2. Der rasende Frankenstein
Eine andere Tour, die uns um die Halbinsel Dingel führen sollte, wurde von Poddy geleitet. Poddy mit dem seltsamen Namen und dem Antlitz eines Vampirs (wirklich, ich habe selten jemanden gesehen, der so ins Klischee der lichtscheuen Blutsauger passte) hatte eine angenehmene Art der Erzählens und warf weniger mit gutgemeinten Witzen um sich als sein Vorgänger. Dafür hatte er allerdings auch keine Zeit, denn er trat mit so einer inbrünstigen Ausdauer das bemitleidenswerte Gaspedal durch, dass mich seine Fähigkeit des Parallelerzählens während er gleichzeitig versuchte, den großen Preis von Irland zu erringen sehr beeindruckte. Durch Poddys Liebe zu Geschwindigkeit schafften wir die Strecke vermutlich in der Hälfte der Zeit, die handelsübliche Busfahrer benötigt hätten. Ich möchte sogar die Vermutung wagen, dass wir bei gutem Wind und einer galaktischen Fügung in welcher Saturn, Mars und Jupiter zusammen die Eckpunkte eines Kleeblatt formten, einen Quantensprung in das 17. Jahrhundert geschafft hätten. Auch wenn wir zu meinem großen Bedauern für einen Zeitsprung noch zu langsam waren, so war ich doch froh, aus Poddys Bus aussteigen zu dürfen.
3. Der Schweigsame
Jener seltsame Zeigenosse kutschierte uns nach Middleton zur Whiskydestillerie. Da er seine asketische Schweigsamkeit mit beneidenswerten Hingabe praktizierte, stellte er sich auch nicht vor oder setzte uns über die Richtung unserer Reise in Kenntnis. Es hätte aber wohl sowieso keinen Unterschied gemacht, da in einschlägigen Feldstudien nachgewiesen werden konnte, dass ich mir Namen wirklich außergewöhnlich schlecht merken kann.

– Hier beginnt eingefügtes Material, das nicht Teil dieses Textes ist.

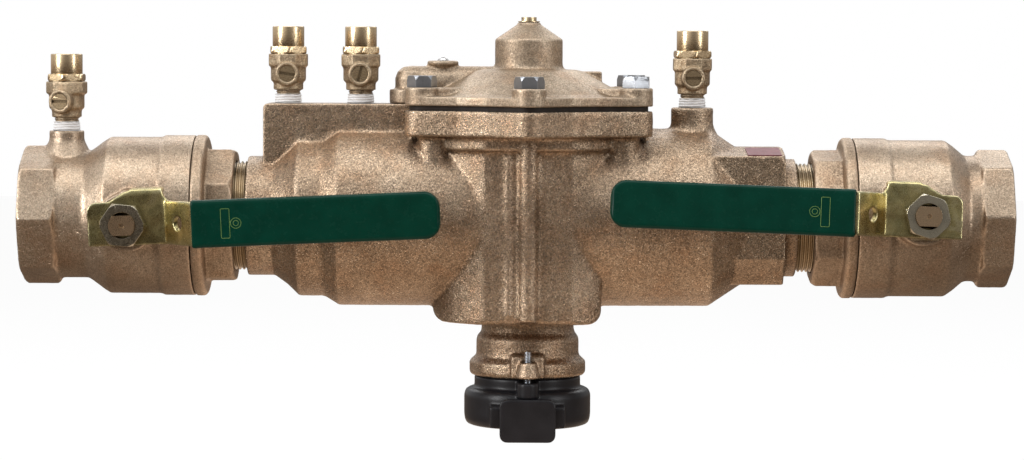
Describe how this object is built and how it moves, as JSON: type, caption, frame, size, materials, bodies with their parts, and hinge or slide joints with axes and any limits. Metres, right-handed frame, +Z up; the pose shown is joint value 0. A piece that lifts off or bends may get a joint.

4. Der fürsorgliche Kumpelbusfahrer
Diese Art Mensch kennt man noch aus der Schule, denn der fürsorgliche Kumpelbusfahrer hat einen entfernten Artgenossen im Kumpeltyplehrer. Es ist ein schmaler Grad zwischen Kumpeligkeit und Autorität, das weiß jeder, der schon einmal im Unterricht dieser Art gesessen hat und vielleicht gezwungen vor sich hingegrinst hat, weil der Witz nun schon zum dritten Mal gerissen wurde. Phil konnte aber mit Fug und Recht von sich selbst sagen, dass er eher zur cooleren Sorte Kumpeltyp gehörte. Er begleitete mich auf der Reise zu den Aran Islands und kümmerte sich wirklich rührend um seine Schützlinge. Warum das auch nötig war, erfährt ihr im nächsten Logbucheintrag. Nur so viel: Eine Nachbehandlung war dringend nötig. Wie auch immer: Phil bot am Ende der Tour sogar seine Karte an, falls es auf der weiteren Reise Probleme geben sollte, würde er sich freuen, helfen zu können. Mensch Phil, du bist echt so richtig nett.
5. Der Planlose
Zugegeben die Tour in den Connemara Nationalpark war auch für (ach ich hab den Namen vergessen, nennen wir ihn Peter?) Peter? nicht einfach. Am Tag der Reise hingen schwere Wolken über der kargen Landschaft und der sympathisch introvertierte Peter?, der seine Vorliebe für englisch/irische Musikantenstadel gern mit uns teilte, verzweifelte mit jedem Zentimeter, den er an Sicht verlor. Eigentlich sollte es zum Nationalpark gehen, da dort aber durch Nebel, Regen und einfach Irland nichts zu sehen war, setzte er uns etwas planlos an der Kylemore Abbey ab. Auf dem Weg versuchte er hier und da ein paar Dinge zu erklären, verlor sich aber meistens in “müsste, könnte, sollte, glaube ich und manchmal schon”. Einmal rumste es sehr glorreich und er hatte den Seitenspiegel zu Klump zerfahren. Zu allem Überfluss schreckte er mich damit aus dem wohlverdienten Dornrösschenschlaf. Falls nun Protest aufkommt: Was soll ich machen? Das Schaukeln des alten Kahns von Bus verführte einfach zum Einschlafen und wie genau Nebel aussieht, hätte ich nach dreißig Metern Fahrt schon mitbekommen. Zudem hätte es gut sein können, dass uns Peter? bis zur Dämmerung plötzlich in Schottland wieder rausgelassen hätte, da er häufig meinte: “Mhm, ich hoffe mal hier geht es zurück nach Galway.” Peter? dein Job ist es nicht zu hoffen, du sollst wissen, wo du lang fährst. Wenn ich Hoffnung will, töpfere Keramikkätzchen oder mache ich einen ayurvedischen Selbstfindungskurs, keine Busfahrt!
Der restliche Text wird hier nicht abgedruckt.